In het onderhavige besluit wordt de vervoersdienst aangewezen die de daarbij aangegeven stations verbinden waarvoor het College van Gedeputeerde Staten van de provincie Gelderland het concessieverlenende bestuursorgaan is.

Het College van Gedeputeerde staten van de provincie Gelderland en het Dagelijks Bestuur van het Knooppunt Arnhem Nijmegen hebben afspraken gemaakt over de vervoersdienst Arnhem–Doetinchem. Afgesproken is dat het College van Gedeputeerde Staten van de provincie Gelderland bevoegd wordt voor het verlenen van een concessie voor regionaal vervoer per trein voor de verbinding tussen de stations Doetinchem, Doetinchem De Huet, Wehl, Didam en Zevenaar van de vervoersdienst Arnhem–Doetinchem en dat het Dagelijks Bestuur van het Knooppunt Arnhem Nijmegen bevoegd wordt voor de verbinding tussen de stations Zevenaar, Duiven, Arnhem Velperpoort en Arnhem van deze vervoersdienst.

Voor de vervoersdienst Arnhem–Doetinchem dragen het College van Gedeputeerde Staten van de provincie Gelderland en het Dagelijks Bestuur van het Knooppunt Arnhem-Nijmegen zorg voor een goede afstemming, omdat de vervoersdienst zowel over het grondgebied van de provincie Gelderland als het Knooppunt Arnhem Nijmegen loopt, en omdat de provincie Gelderland en het Knooppunt Arnhem Nijmegen beide concessieverlenende bevoegdheid hebben voor een gedeelte van de totale vervoersdienst Arnhem–Doetinchem.
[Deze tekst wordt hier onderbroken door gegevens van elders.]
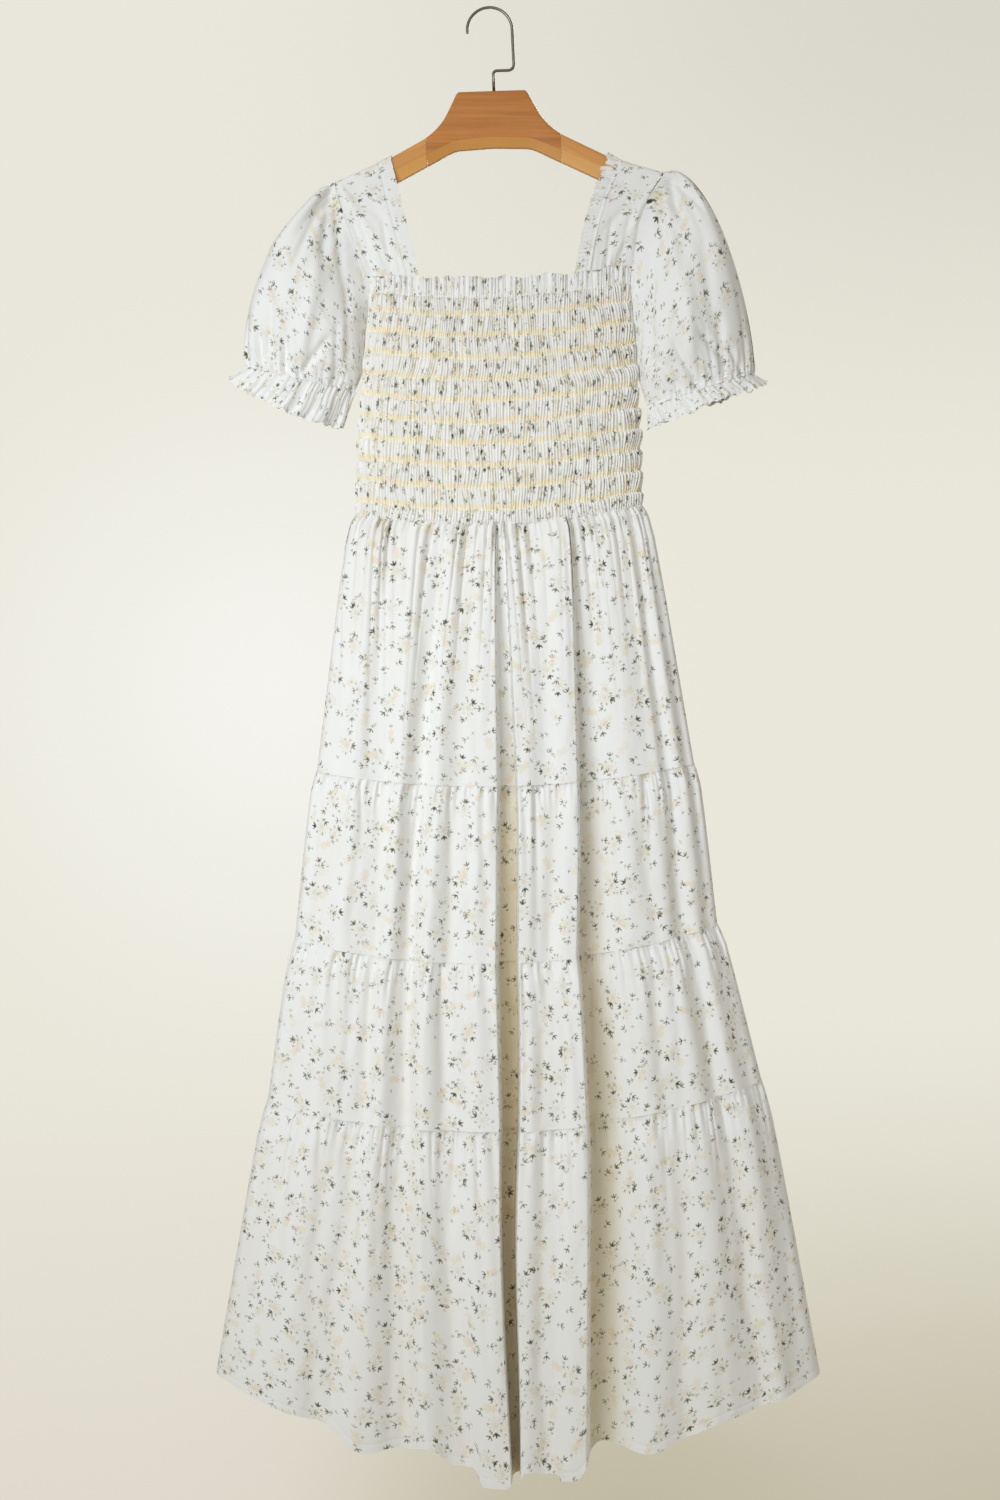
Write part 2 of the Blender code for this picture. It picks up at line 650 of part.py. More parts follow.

Voor het gedeelte van de vervoersdienst waarvoor Dagelijks Bestuur van het Knooppunt Arnhem Nijmegen bevoegd wordt valt het traject Arnhem–Arnhem Velperpoort onder de HRN vervoersconcessie. Het is een samenloop met het hoofdrailnet. Voor dit traject is een concessie verleend aan NS, waarbij rekening is gehouden met continuering van de thans bestaande rechten voor wat betreft het traject Arnhem–Arnhem Velperpoort van de vervoerdienst Doetinchem–Arnhem, voorzover benut in het dienstregelingjaar 2004, in termen van frequenties per uur per richting per station. In het desbetreffende aanwijzingsbesluit wordt rekening gehouden met de in deze concessie vermelde samenloop. Bij het verlenen van de concessie voor de vervoersdienst Arnhem–Doetinchem zal hiermede rekening moet worden gehouden.